RH: I think you introduced me to Rockwell Kent in about 2002. These new paintings seem to have a lot of Kent in them. Is he still on your radar?

MF: Rockwell Kent is one of American's great painters. Kent's paintings contain an energy and sensibility that only come through observation. Although he's not the influence on me that he was before, his truthfulness in details give his work the reality that my work plays against. As specific as his work is, in terms of actual location, mine is universal. The Vulcan proverb "Only Nixon could go to China" is never far from my mind. I can only make these paintings because I live right now.

2014-03-14-MF_HalfMoonBay_.jpg
Half Moon Bay, 2013, Acrylic on canvas, 14.5 x 12 in, courtesy of the artist and Ampersand Gallery, Portland, OR

RH: Thinking back, though your work can have a kind of sadness or even dark psychology, the paintings always feel celebratory in a way. There is a joy in the 'event' of your paintings, even in their restraint. Do you see the work as emotional or joyous?

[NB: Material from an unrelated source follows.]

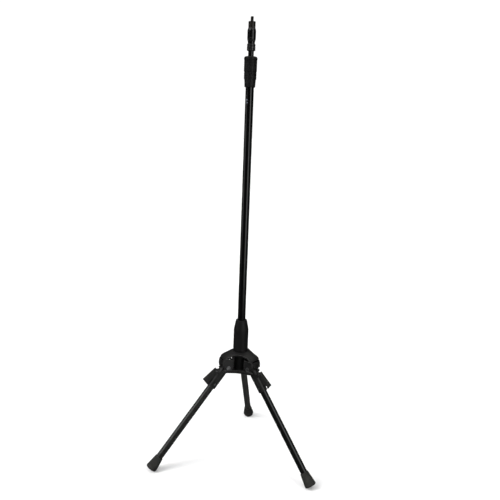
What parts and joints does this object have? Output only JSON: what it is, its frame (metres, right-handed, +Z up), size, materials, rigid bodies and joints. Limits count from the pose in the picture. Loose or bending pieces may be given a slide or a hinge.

MF: That's an interesting question. When asked if the works are depictions of sunrises or sunsets, I have to answer that I have seen more sunsets than sunrises in my life. There is a practical side to these images, a bewilderment of nature. Waves have been crashing and clouds floating for as long as time itself. Nature always does its thing; we're just in the way. The fun thought is that there is a world of life hidden just below the surface. These exact truths don't fuel my work, but I just love the idea that a single line, horizontal to the bottom of canvas, automatically sets up a here and there, us and them, land and sea, lost and found. It's as old as time.